Pihak kepolisian menduga RTA merupakan korban eksploitasi yang dimanfaatkan oleh pihak tertentu untuk memperoleh keuntungan ekonomi dari praktik prostitusi terselubung yang berkedok spa dan pijat refleksi. Sejumlah saksi, termasuk manajemen tempat kerja korban, sedang diperiksa secara intensif.
Langkah Hukum dan Proses Penyelidikan
Kasus ini kini ditangani oleh Satuan Reserse Kriminal Polres Metro Jakarta Selatan melalui Unit PPA. Polisi telah menerapkan Pasal 2 Undang-Undang Nomor 21 Tahun 2007 tentang TPPO serta Undang-Undang Nomor 35 Tahun 2014 tentang Perlindungan Anak. Ancaman hukuman bagi pelaku perekrutan dan eksploitasi anak dalam kasus ini bisa mencapai 15 tahun penjara.
Selain memeriksa pihak spa, polisi juga berkoordinasi dengan Dinas Sosial dan Komisi Perlindungan Anak Indonesia (KPAI) untuk menelusuri kemungkinan adanya jaringan perekrutan anak di bawah umur yang lebih luas, terutama melalui media sosial.
Kapolres Nicolas menegaskan bahwa aparat akan menindak tegas siapa pun yang terlibat dalam eksploitasi terhadap korban, termasuk perekrut, pemilik usaha, maupun pihak perantara.
“Kami tidak akan berhenti pada pelaku lapangan. Kami akan telusuri siapa yang merekrut, siapa yang mendapat keuntungan, dan apakah ada jaringan perdagangan orang yang lebih besar di balik ini,” ujar Nicolas.
Reaksi Publik dan Isu Perlindungan Anak
Kasus ini memicu reaksi keras dari masyarakat dan aktivis perlindungan anak. Banyak pihak menilai lemahnya pengawasan ketenagakerjaan di sektor informal memungkinkan anak-anak di bawah umur terekspos pada praktik eksploitatif. Platform digital seperti TikTok yang digunakan sebagai sarana perekrutan juga disorot karena menjadi celah bagi pelaku kejahatan.
Pengamat hukum pidana dan perlindungan anak menyatakan bahwa kasus ini bukan insiden tunggal. Fenomena eksploitasi anak di tempat spa atau panti pijat telah beberapa kali mencuat di wilayah Jakarta dan sekitarnya. Mereka mendesak pemerintah untuk memperketat pengawasan dan menutup tempat usaha yang mempekerjakan anak di bawah umur.

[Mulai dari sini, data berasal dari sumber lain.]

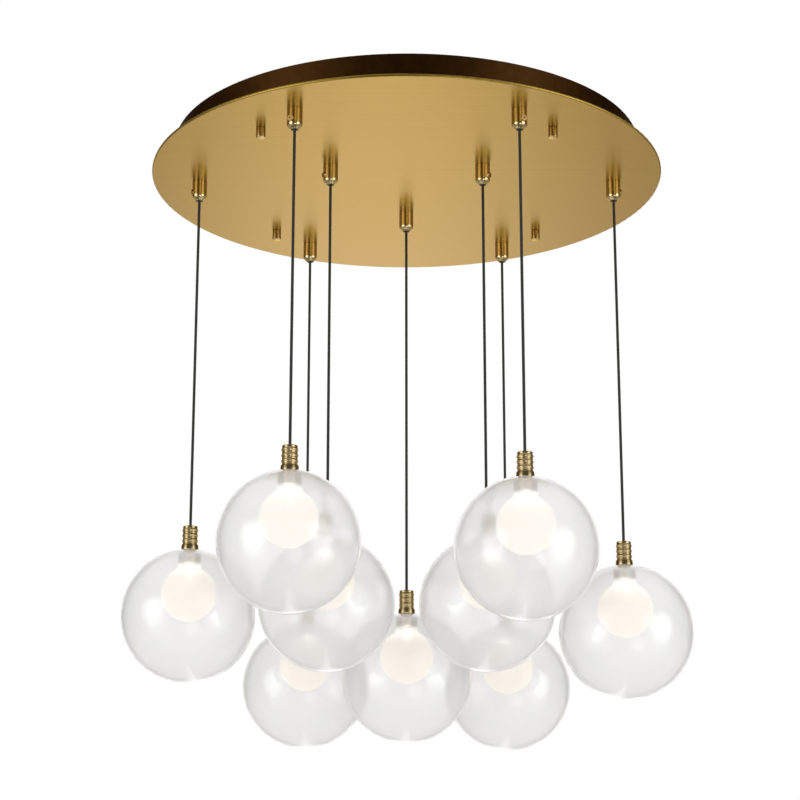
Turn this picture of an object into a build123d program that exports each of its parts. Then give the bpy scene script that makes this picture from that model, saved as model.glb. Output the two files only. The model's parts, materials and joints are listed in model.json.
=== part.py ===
"""Cluster pendant: nine double-glass globes hang on cords from one round canopy.

Frame: the origin is the middle of the ceiling plane, +Z is up, +X is to the right and +Y points
away from someone who looks at the lamp from the front. Lengths are in millimetres.

The canopy, from the ceiling down: an X-shaped bracket, four studs, the wiring (terminal block,
transformer, leads), a rolled drum and a wide brushed disc that four cap nuts pull up against it.
Nine cord grips stand in the disc. Below each of them hangs a pendant: a cord, a ribbed brass cap,
a lampholder with its capsule lamp, a frosted inner globe and a clear outer globe.
"""
from build123d import *
import os
from math import cos, radians, sin, sqrt

# ---------------------------------------------------------------- canopy
disc_radius = 300.0
disc_thickness = 3.0
disc_edge_radius = 1.2
canopy_height = 38.0
drum_radius = 274.0
drum_wall = 1.2
drum_lip_width = 8.0
drum_bend_radius = 2.5

# ---------------------------------------------------------------- ceiling bracket and its studs
bar_width = 28.0
bar_thickness = 3.0
plate_radius = 65.0
supply_hole_radius = 14.0
ceiling_screw_circle_radius = 130.0
ceiling_screw_hole_radius = 2.75
box_slot_spacing = 88.9
box_slot_length = 14.0
box_slot_width = 5.0
stud_circle_radius = 230.0
stud_radius = 2.5
stud_angles = (45.0, 135.0, 225.0, 315.0)
cap_nut_radius = 5.25
cap_nut_height = 12.0
cap_nut_chamfer = 0.7
cap_nut_end_wall = 2.0
stud_end_gap = 1.0

# ---------------------------------------------------------------- pendants and where they hang
outer_ring_inset = 29.0
outer_ring_angles = (0.0, 60.0, 120.0, 180.0, 240.0, 300.0)
outer_drops = (538.0, 569.0, 566.0, 520.0, 482.0, 489.0)
inner_ring_radius = 102.0
inner_ring_angles = (90.0, 210.0, 330.0)
inner_drops = (574.0, 516.0, 516.0)

# ---------------------------------------------------------------- cord and cord grip
cord_radius = 1.6
cord_end_rise = 0.4
lead_end_rise = 1.6
ferrule_radius = 3.2
ferrule_length = 4.0
grip_radius = 8.5
grip_length = 23.5
grip_nose_length = 6.5
grip_nose_bulge = 1.1
grip_lip_wall = 2.6
grip_lip_height = 1.0
grip_bore_clearance = 0.4
grip_stem_radius = 5.0
grip_stem_rise = 9.0
locknut_width = 14.0
locknut_height = 4.0
set_screw_radius = 1.9
set_screw_head_radius = 3.5
set_screw_head_height = 1.9
set_screw_seat_depth = 0.8
set_screw_drop = 12.6
set_screw_socket_width = 2.5
set_screw_socket_depth = 1.2

# ---------------------------------------------------------------- wiring in the canopy
block_radius = 34.0
block_bore_radius = 15.0
block_height = 20.0
block_ear_radius = 5.5
block_ear_thickness = 3.0
block_ear_reach = 6.5
block_ear_angles = (45.0, 225.0)
socket_depth = 8.0
terminal_screw_radius = 2.0
terminal_screw_height = 3.0
terminal_screw_slot = 0.7
terminal_screw_inset = 4.0
small_screw_radius = 1.8
small_screw_head_radius = 3.5
small_screw_head_height = 2.4
earth_screw_circle_radius = 95.0
earth_screw_angle = 135.0
lead_bend_radius = 9.0
transformer_length = 100.0
transformer_width = 50.0
transformer_height = 20.0
transformer_distance = 150.0
transformer_angle = 270.0
transformer_edge_radius = 4.0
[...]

Tuntutan Penegakan Hukum yang Tegas
Lembaga swadaya masyarakat dan KPAI mendesak kepolisian bergerak cepat, tidak hanya menyasar pelaku lapangan, tetapi juga pemilik modal dan jaringan di balik perekrutan ilegal tersebut. Mereka juga meminta pemerintah memperkuat program edukasi dan perlindungan sosial di daerah asal anak-anak korban, seperti Indramayu, untuk mencegah praktik serupa terulang.
“Banyak anak yang akhirnya pergi ke kota karena tergiur janji kerja dan gaji tinggi. Ini menunjukkan celah besar dalam sistem perlindungan anak kita,” ujar salah satu aktivis perlindungan anak di Jakarta.
Konteks Kasus
Kasus RTA bukan hanya menyangkut kematian tragis seorang anak, tetapi juga membuka tabir perdagangan orang berkedok lowongan kerja di media sosial. Perkembangan penyelidikan ini akan menjadi ujian bagi aparat penegak hukum dalam melindungi kelompok rentan dari praktik eksploitasi modern.
Hingga kini, penyidikan masih berlangsung, dan polisi telah mengamankan sejumlah barang bukti serta melakukan pemeriksaan intensif terhadap saksi-saksi. Publik menantikan langkah tegas untuk memastikan keadilan bagi korban dan mencegah tragedi serupa terjadi lagi.